ITEM 4. PURPOSE OF TRANSACTION

      Item 4 is hereby amended to add the following:

      On August 29, 2001, Zapata's nominees to the Viskase Board of Directors,
Malcolm I. Glazer and Avram A. Glazer, Chairman of the Board, and President,
Chief Executive Officer and director, respectively, of Zapata, resigned from the
Viskase Board of Directors.

      On September 24, 2001, the 5,877,304 shares of Common Stock previously
owned by Zapata were sold for an aggregate of $58,773.04 in a private
transaction through a broker. Zapata sold the shares in order to realize a
significant tax benefit related to the capital loss taken on their investment in
the Common Stock shares.

ITEM 5. INTEREST IN SECURITIES OF THE ISSUER

      Item 5 is hereby amended to add the following:

      (a) As of September 25, 2001, Zapata owned no shares of Common Stock.

      (b) The responses of Zapata to Items 7 through 11 of the portions of the
cover page of this Schedule 13D which relate to beneficial ownership of shares
of the Common Stock are incorporated herein by reference.
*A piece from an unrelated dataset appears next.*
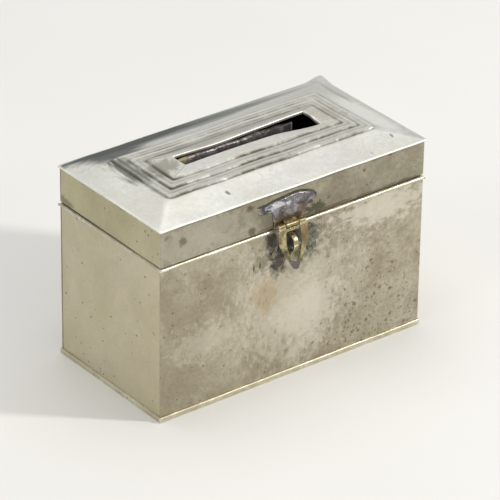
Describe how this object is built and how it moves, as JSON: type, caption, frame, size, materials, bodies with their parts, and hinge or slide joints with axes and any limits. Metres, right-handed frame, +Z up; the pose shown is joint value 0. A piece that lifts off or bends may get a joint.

      (c) On September 24, 2001, Zapata sold all 5,877,304 shares of Common
Stock it owned in a private transaction through a broker at a price of $0.01
per share, or $58,773.04 in the aggregate.

      (d) Not applicable

      (e) As of September 25, 2001, Zapata ceased to be the beneficial owner of
more than 5% of the outstanding common stock of the Issuer.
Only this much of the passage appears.